> _Written instruction_
Scan the records for the word "this". Copy each line that includes it.

## begin Recorded data

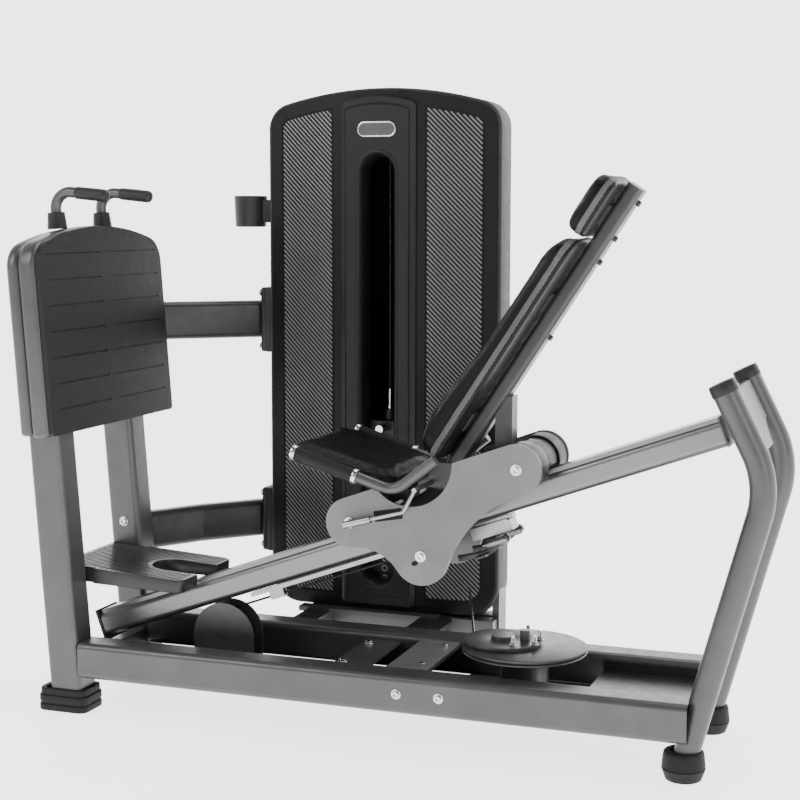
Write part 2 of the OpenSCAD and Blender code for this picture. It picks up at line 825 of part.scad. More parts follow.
module carriage_outline() {
    left = [roller_s[0], roller_off];
    right = [roller_s[1], roller_off];
    low = [lower_roller_s, -roller_off];
    fl = fillet_c(low, left, left_fillet);
    fr = fillet_c(low, right, right_fillet);
    difference() {
        union() {
            translate(left) circle(lobe_r);
            translate(right) circle(lobe_r);
            translate([left.x, roller_off]) square([right.x - left.x, lobe_r - 0.05]);
            translate(low) circle(low_lobe_r);
            polygon([left, right + [0, 1], right + unit(fr - right) * (lobe_r - 0.2),
                low + unit(fr - low) * (low_lobe_r - 0.2), low, low + unit(fl - low) * (low_lobe_r - 0.2),
                left + unit(fl - left) * (lobe_r - 0.2)]);
        }
        translate(cut_c) circle(cut_r, $fn = 120);
        translate(fl) circle(left_fillet, $fn = 120);
        translate(fr) circle(right_fillet, $fn = 240);
        for (c = [left, right]) translate(c) circle(6.05);
        translate(low) circle(6.05);
        translate([low.x - 19, low.y - 10]) circle(5);
    }
}

module carriage_plate(y) {
    on_rail() translate([0, y + plate_t, 0]) rotate([90, 0, 0]) linear_extrude(plate_t) carriage_outline();
}

module carriage_plate_near() {
    color(plate_grey) placed() carriage_plate(-plate_y - plate_t);
}

module carriage_plate_far() {
    color(plate_grey) placed() carriage_plate(plate_y);
}

module roller_axles() {
    out = plate_y + plate_t;
    color(chrome_grey) placed() on_rail() {
        for (s = roller_s) translate([s, 0, roller_off]) {
            across(-out - 4, out + 4, 12);
            for (side = [-1, 1]) translate([0, side * (out + 3.5), 0]) across(-3.5, 3.5, 21);
        }
        translate([lower_roller_s, 0, -roller_off]) {
            across(-out - 4, out + 4, 12);
            for (side = [-1, 1]) translate([0, side * (out + 3.5), 0]) across(-3.5, 3.5, 21);
        }
    }
}

module roller(w) {
    ring_y(-w / 2, w / 2, 2 * roller_r, 12.1);
}

module front_roller() {
    color(rubber_black) placed() on_rail() translate([roller_s[0], 0, roller_off]) roller(78);
}

module rear_roller() {
    color(rubber_black) placed() on_rail() translate([roller_s[1], 0, roller_off]) roller(78);
}

module lower_rollers() {
    color(rubber_black) placed() on_rail() translate([lower_roller_s, 0, -roller_off]) {
        for (y = [-34, 34]) translate([0, y, 0]) roller(30);
        ring_y(-34, 34, 20, 12.1);
    }
}

// Rounded hoods over the upper rollers: two rims outside the rail and a slimmer black middle
module hood_band(y0, y1, r, from, to) {
    rotate([90, 0, 0]) translate([0, 0, -y1]) rotate([0, 0, from]) rotate_extrude(angle = to - from)
        translate([r - 5, 0]) square([5, y1 - y0]);
}

module roller_cover(s, from, to, mid_from, mid_to) {
    on_rail() translate([s, 0, roller_off]) {
        hood_band(-plate_y + 0.1, -52, lobe_r - 1, from, to);
        hood_band(52, plate_y - 0.1, lobe_r - 1, from, to);
        hood_band(-52 + hair, 52 - hair, lobe_r - 7, mid_from, mid_to);
    }
}

module roller_covers() {
    color(dark_grey) placed() {
        roller_cover(roller_s[0], 95, 262, 95, 205);
        roller_cover(roller_s[1], -72, 85, -24, 85);
    }
}

// ---- Seat ----

seat_tilt = 15;
seat_c = [-232, 752];

module on_seat() {
    translate([seat_c.x, 0, seat_c.y]) rotate([0, seat_tilt, 0]) children();
}

back_foot = [150, 690];

module on_back() {
    translate([back_foot.x, 0, back_foot.y]) rotate([0, 90 - back_angle, 0]) children();
}

module seat_pad() {
    color(pad_black) placed() on_seat() translate([0, 0, -54]) linear_extrude(52) {
        translate([150, 0]) rounded_rect(300, seat_w, 48);
    }
}

// Side profile of the back pad: thicker at the small of the back
module back_profile() {
    polygon([[-20, -2], [-20, 642], [-56, 642], [-72, 626], [-76, 300], [-94, 90], [-90, 16], [-72, -4]]);
}

module back_pad() {
    color(pad_black) placed() on_back() intersection() {
        translate([0, back_w / 2, 0]) rotate([90, 0, 0]) linear_extrude(back_w) back_profile();
        translate([-120, 0, 320]) rotate([90, 0, 90]) linear_extrude(120) rounded_rect(back_w, 644, 60);
    }
}

module head_pad() {
    color(pad_black) placed() on_back() translate([-68, 0, 722]) rotate([90, 0, 90]) linear_extrude(48)
        rounded_rect(250, 146, 44);
}

module back_frame() {
    color(frame_grey) placed() {
        on_back() {
            translate([3, 0, -30]) linear_extrude(838) rounded_rect(42, 60, 12);
            for (z = [90, 440, 690]) translate([-19.6, -60, z]) cube([4, 120, 50]);
            for (z = [392, 610, 676, 775]) translate([23, 0, z]) rotate([0, 90, 0]) cylinder(d = 14, h = 9);
        }
        translate([256, -24, 690]) cube([43, 48, 170]);
    }
}

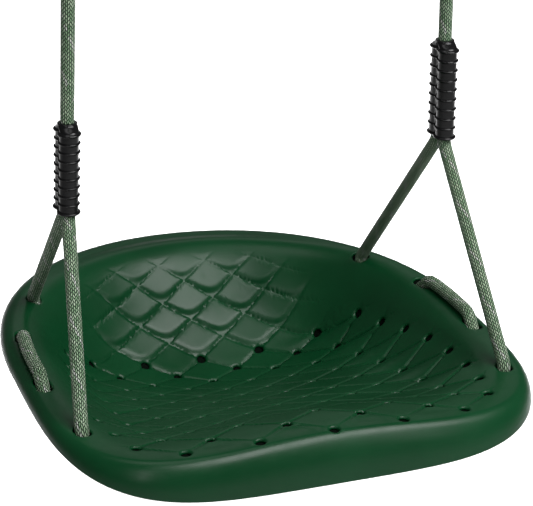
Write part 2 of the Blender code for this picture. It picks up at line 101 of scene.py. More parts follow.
# the seat's mesh is laid out in a flat chart of its top skin
LIP_STRETCH = 1.7
CELL_STEPS = (0.0, 0.020, 0.045, 0.10, 0.22, 0.36, 0.48, 0.58,
              0.66, 0.73, 0.79, 0.84, 0.88, 0.92, 0.955, 0.985)
HOLE_LOOPS = (0.0, 0.0005, 0.0011, 0.0019, 0.0028)
SLOT_LOOPS = (0.0, 0.0008, 0.0020)
HOLE_LIP, HOLE_LIP_WIDTH = 0.0017, 0.0028
SLOT_LIP, SLOT_LIP_WIDTH = 0.0009, 0.0020
HOLE_MARGIN, SLOT_MARGIN = 0.0034, 0.0026
HOLE_POINTS, SLOT_END_POINTS, RING_POINTS = 20, 15, 420
RING_START, RING_STEP, LIP_RINGS = 0.60, 0.0125, 15
QUILTED_U, QUILTED_V = 5.9, (-5.6, 18.4)
PLAIN_U, PLAIN_V = 5.98, (-5.7, 18.5)
WALL_ROWS = 3

BRAID_COLUMNS = 20.0
BRAID_PITCH = 0.0043
TRACER_PITCH = 0.056

GROUND_Z, GROUND_REACH = -1.25, 14


# ---------------------------------------------------------------- camera
CAMERA_PLACE = (-0.68404, -1.82328, 0.36242)
CAMERA_TURN = (20.867, 23.925, -1.600)
SENSOR_WIDTH, FOCAL_LENGTH = 36.0, 128.16


def make_camera():
    yaw, pitch, roll = (math.radians(angle) for angle in CAMERA_TURN)
    forward = Vector((math.sin(yaw) * math.cos(pitch), math.cos(yaw) * math.cos(pitch), -math.sin(pitch)))
    right = Vector((math.cos(yaw), -math.sin(yaw), 0.0))
    down = forward.cross(right)
    across = right * math.cos(roll) + down * math.sin(roll)
    below = down * math.cos(roll) - right * math.sin(roll)
    data = bpy.data.cameras.new("camera")
    data.sensor_width = SENSOR_WIDTH
    data.lens = FOCAL_LENGTH
    data.clip_end = 50.0
    camera = bpy.data.objects.new("camera", data)
    turn = Matrix((across, -below, -forward)).transposed().to_4x4()
    camera.matrix_world = Matrix.Translation(CAMERA_PLACE) @ turn
    bpy.context.scene.collection.objects.link(camera)
    bpy.context.scene.camera = camera


make_camera()


# ---------------------------------------------------------------- seat surface, on numpy arrays
def signed_power(base, power):
    return np.copysign(np.abs(base) ** power, base)


def outline(phi):
    """Plan position of the seat's edge: a rounded square in front, nearly an ellipse behind."""
    c, s = np.cos(phi), np.sin(phi)
    rear = s >= 0
    n = np.where(rear, BACK_EXPONENT, FRONT_EXPONENT)
    reach = np.where(rear, BACK_REACH, FRONT_REACH)
    return SEAT_HALF_WIDTH * signed_power(c, 2 / n), WIDEST_Y + reach * signed_power(s, 2 / n)


def spaced_bearings(count, offset=0.0):
    """Outline parameters of rays at even bearings from the bowl's centre."""
    bearing = (np.arange(count) + offset) * 2 * math.pi / count - math.pi
    return bearing_of(np.cos(bearing), BOWL_CENTRE_Y + np.sin(bearing))


def around(values, phi):
    """A size that differs at the side, front and back, blended round the rim."""
    side, front, back = values
    s = np.sin(phi)
    return side + (np.where(s < 0, front, back) - side) * s * s


def crest_fraction(phi):
    x, y = outline(phi)
    return 1.0 - around(LIP_WIDTH, phi) / np.hypot(x, y - BOWL_CENTRE_Y)


def crest_height(phi):
    x = outline(phi)[0] / SEAT_HALF_WIDTH * crest_fraction(phi)
    crown = FRONT_CROWN * np.sin(phi) ** 2 * np.maximum(0, 1 - x * x) ** 4
    return around(CREST_HEIGHT, phi) + np.where(np.sin(phi) < 0, crown, 0.0)


def bowl_height(x, y):
    floor = FLOOR_Z - FLOOR_SLOPE * (y - FLOOR_Y)
    wall = FLOOR_Z + WALL_SLOPE * (y - WALL_Y)
    valley = (floor + wall + np.hypot(floor - wall, VALLEY_WIDTH)) / 2
    side = SIDE_WALL * np.abs(x / (SEAT_HALF_WIDTH - LIP_WIDTH[0])) ** SIDE_WALL_POWER
    return valley + SIDE_CURL * (y - SIDE_CURL_Y) * x * x + side


def bearing_of(x, y):
    """Outline parameter of the ray from the bowl's centre through each point."""
    bearing = np.arctan2(y - BOWL_CENTRE_Y, x)
    low, high = bearing - math.pi / 4, bearing + math.pi / 4
    for _ in range(44):
        phi = (low + high) / 2
        ox, oy = outline(phi)
        ahead = np.sin(bearing - np.arctan2(oy - BOWL_CENTRE_Y, ox)) > 0
        low, high = np.where(ahead, phi, low), np.where(ahead, high, phi)
    return (low + high) / 2


def unroll(x, y):
    """Flat chart of the top skin: plan position, with the lip laid out flat."""
    phi = bearing_of(x, y)
    ox, oy = outline(phi)
    k = np.hypot(x, y - BOWL_CENTRE_Y) / np.hypot(ox, oy - BOWL_CENTRE_Y)
    kc = crest_fraction(phi)
    u = np.arcsin(np.clip((k - kc) / (1 - kc), 0, 1)) * 2 / math.pi
    chart = np.where(k <= kc, k, kc + u * (1 - kc) * LIP_STRETCH)
    return ox * chart, BOWL_CENTRE_Y + (oy - BOWL_CENTRE_Y) * chart


def surface(qx, qy):
    """Points of the plain top skin for chart positions."""
    phi = bearing_of(qx, qy)
    ox, oy = outline(phi)
    chart = np.hypot(qx, qy - BOWL_CENTRE_Y) / np.hypot(ox, oy - BOWL_CENTRE_Y)
    kc = crest_fraction(phi)
    crest = crest_height(phi)
    u = np.clip((chart - kc) / ((1 - kc) * LIP_STRETCH), 0, 1)
    k = np.where(chart <= kc, chart, kc + (1 - kc) * np.sin(u * math.pi / 2))
    x, y = ox * k, BOWL_CENTRE_Y + (oy - BOWL_CENTRE_Y) * k
    t = np.clip(chart / kc, 0, 1)
    q = np.clip((t - RIM_BLEND) / (1 - RIM_BLEND), 0, 1)
    ease = q * q * (3 - 2 * q)
    inner = (1 - ease) * bowl_height(x, y) + ease * crest
    outer = crest - (crest - around(EDGE_HEIGHT, phi)) * (1 - np.cos(u * math.pi / 2))
    z = np.where(chart <= kc, inner, outer)
    return np.stack([x, y + SEAT_SHIFT_Y, z - HANG_DROP], axis=-1)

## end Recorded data

> _Expected output_
Write part 2 of the OpenSCAD and Blender code for this picture. It picks up at line 825 of part.scad. More parts follow.
Write part 2 of the Blender code for this picture. It picks up at line 101 of scene.py. More parts follow.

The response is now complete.